Mengalir Bagaikan Air Minum Santri
Kami membangun bisnis dimaksudkan sebagai sumber pendanaan bagi ponpes.
Di Pondok Pesantren Sidogiri, Pasuruan, Jawa Timur, syiar Islam tidak hanya disampaikan lewat pengajian dan kitab kuning, tetapi juga melalui roda ekonomi yang berputar. Sejak didirikan pada 1745, pesantren ini telah menjadi benteng pendidikan Islam yang kokoh, namun kini, ia juga menjelma menjadi pusat bisnis yang mandiri, salah satunya melalui produksi Air Minum Santri.
Kisah ini berawal dari visi para pengasuh pesantren untuk membangun kemandirian finansial. "Kami membangun bisnis dimaksudkan sebagai sumber pendanaan bagi ponpes," ungkap Pengasuh Ponpes Sidogiri, KH Mahmud Ali Zein. Ia menegaskan bahwa tujuan utama bukan semata mencari untung, melainkan "menebar rahmat" dan memberi maslahat bagi umat.
Semangat ini menjadi landasan bagi gurita bisnis Sidogiri yang kini terbagi dalam tiga lini utama: BMT MMU untuk pemberdayaan guru, BMT UGT yang melayani keuangan syariah umum, dan Koperasi Pondok Pesantren (Kopontren). Dimulai dari modal yang sangat sederhana, yakni Rp13,5 juta pada tahun 1997, bisnis ini terus membesar. Hingga 2010, total omzetnya mencapai Rp1,3 triliun setahun, dengan 180 unit cabang tersebar di berbagai wilayah, dari Jawa hingga Kalimantan, bahkan menjajaki ekspansi ke Bali, NTB, dan Papua.
Salah satu produk andalan dari Kopontren adalah Air Minum dalam Kemasan (AMDK) bermerek Santri. Menurut General Manager BMT Sidogiri, Abdul Majid Umar, produk ini merupakan bukti nyata kemandirian pesantren dalam memproduksi barang kebutuhan sehari-hari. "Semua yang kami jual adalah produksi dalam negeri," tegasnya.
Produksi Air Minum Santri menjadi bagian dari ekosistem bisnis yang telah menyerap sedikitnya 1.300 tenaga kerja, baik dari kalangan santri maupun masyarakat umum.

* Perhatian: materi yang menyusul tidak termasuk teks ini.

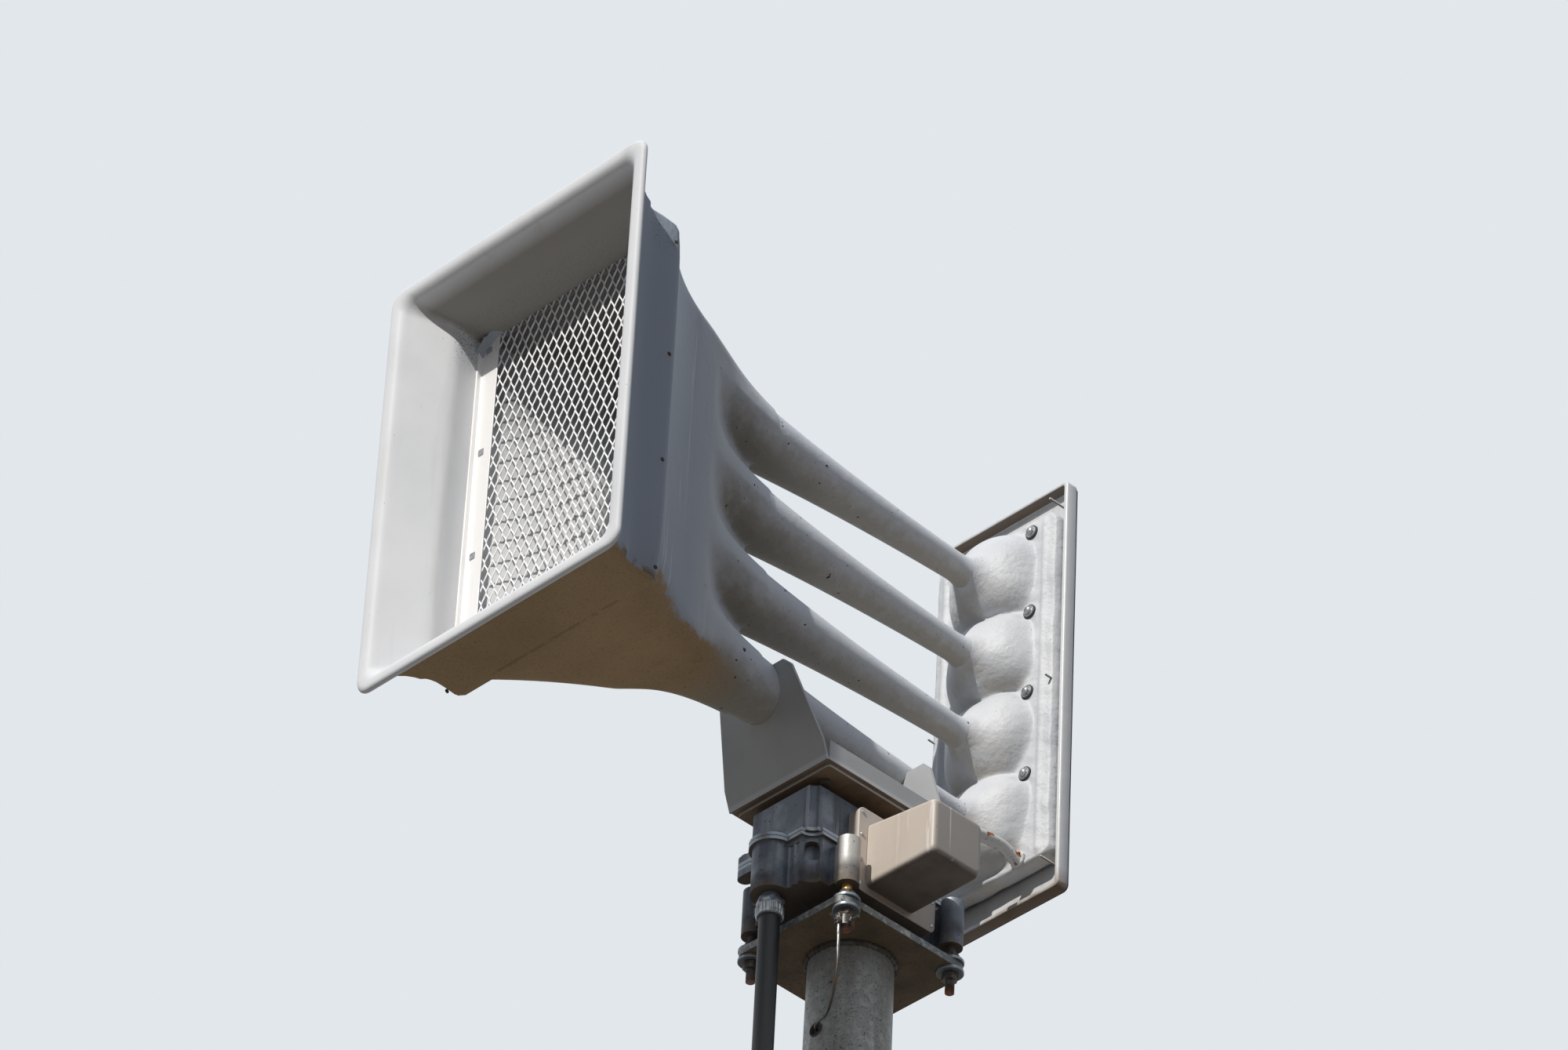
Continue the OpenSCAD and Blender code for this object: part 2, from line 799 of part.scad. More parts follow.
dome_ball_r = (dome_d * dome_d / 4 + dome_h * dome_h) / (2 * dome_h);
panel_wall = 5;
panel_corner_r = 24;
bead_r = 7;
bead_inset = 18;
bolt_x = 104;
bolt_across = 14;
bolt_h = 9;
bolt_washer_d = 26;
bolt_washer_t = 2;
tray_wall = 4;
tray_corner_r = 14;
tray_stud_d = 6;
tray_stud_inset = 60;
tray_stud_x = tray_w / 2 - 25;
cover_inset = 3;
rear_cover_t = 6;
panel_z = tube_mid_z + 4;
tray_z = tube_mid_z + 6;

module dome_cap(z, shrink) {
  intersection() {
    translate([0, dome_apex_y + dome_ball_r, z]) sphere(r = dome_ball_r - shrink);
    translate([-dome_d, dome_apex_y - past, z - dome_d])
      cube([2 * dome_d, panel_y - dome_apex_y + past + root, 2 * dome_d]);
  }
}

module panel_shape(shrink) {
  union() {
    upright_plate(
      panel_w - 2 * shrink, panel_h - 2 * shrink, panel_corner_r,
      panel_y + shrink, tray_y + tray_depth - tray_wall - panel_y - shrink, panel_z
    );
    for (i = [0 : 3]) {
      dome_cap(tube_low_z + i * tube_pitch, shrink);
    }
  }
}

module driver_panel() {
  color([0.88, 0.89, 0.90])
  difference() {
    union() {
      panel_shape(0);
      for (s = [-1, 1]) {
        bead_x = s * (panel_w / 2 - bead_inset);
        translate([bead_x, panel_y + root / 2, panel_z - panel_h / 2 + panel_corner_r])
          cylinder(r = bead_r, h = panel_h - 2 * panel_corner_r);
      }
    }
    panel_shape(panel_wall);
    for (i = [0 : 3]) {
      tube_solid(tube_low_z + i * tube_pitch, 0);
    }
  }
}

module panel_bolts() {
  color([0.6, 0.6, 0.6])
  for (s = [-1, 1], i = [0 : 3]) {
    translate([s * bolt_x, panel_y, tube_low_z + (i + 0.5) * tube_pitch]) rotate([90, 0, 0]) union() {
      cylinder(d = bolt_washer_d, h = bolt_washer_t);
      hex_prism(bolt_across, bolt_h);
    }
  }
}

// six thin studs stand in the tray beside the panel
module rear_tray() {
  floor_y = tray_y + tray_depth - tray_wall;
  color([0.90, 0.90, 0.90])
  union() {
    difference() {
      upright_plate(tray_w, tray_h, tray_corner_r, tray_y, tray_depth, tray_z);
      upright_plate(
        tray_w - 2 * tray_wall, tray_h - 2 * tray_wall, tray_corner_r - tray_wall,
        tray_y - past, tray_depth - tray_wall + past, tray_z
      );
    }
    for (s = [-1, 1], k = [-1, 0, 1]) {
      translate([s * tray_stud_x, floor_y + root / 2, tray_z + k * (tray_h / 2 - tray_stud_inset)])
        rotate([90, 0, 0]) cylinder(d = tray_stud_d, h = tray_depth - tray_wall + root / 2);
    }
  }
}

module rear_cover() {
  color([0.25, 0.26, 0.27])
  upright_plate(
    tray_w - 2 * cover_inset, tray_h - 2 * cover_inset, tray_corner_r,
    tray_y + tray_depth, rear_cover_t, tray_z
  );
}

// wire pipe: one arc from the saddle up to the panel

pipe_d = 26;
pipe_x = 90;
pipe_z = tube_low_z - 92;
pipe_low_z = saddle_z + saddle_t + 30;
pipe_low_y = saddle_rear - 20;
pipe_lean = 2 * atan2(pipe_z - pipe_low_z, panel_y - pipe_low_y);
pipe_bend_r = (panel_y - pipe_low_y) / sin(pipe_lean);

module wire_pipe_solid(grow) {
  translate([pipe_x, panel_y, pipe_z - pipe_bend_r]) rotate([90, 0, 90]) rotate([0, 0, 90])
    rotate_extrude(angle = pipe_lean) translate([pipe_bend_r, 0]) circle(d = pipe_d + 2 * grow, $fn = 48);
}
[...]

Ini menunjukkan bahwa bisnis pesantren tidak hanya berorientasi pada keuntungan internal, tetapi juga membuka lapangan pekerjaan yang bermanfaat bagi komunitas sekitar.
Keuntungan dari bisnis ini, termasuk penjualan Air Minum Santri, dimanfaatkan kembali untuk kepentingan pesantren dan umat. KH Mahmud Ali Zein menjelaskan, berkat kemandirian finansial ini, Sidogiri secara rutin bisa mengirimkan guru ke berbagai pelosok Indonesia. "Tahun lalu ada 553 guru yang kami kirim ke seluruh pelosok Indonesia," paparnya.
Kisah Pondok Pesantren Sidogiri dan bisnisnya, termasuk Air Minum Santri, adalah cerminan dari etos kewirausahaan santri yang kuat. Mereka membuktikan bahwa pesantren bisa menjadi pusat inovasi yang mandiri, tidak hanya mencetak ulama, tetapi juga penggerak ekonomi yang membawa kebermanfaatan bagi masyarakat luas.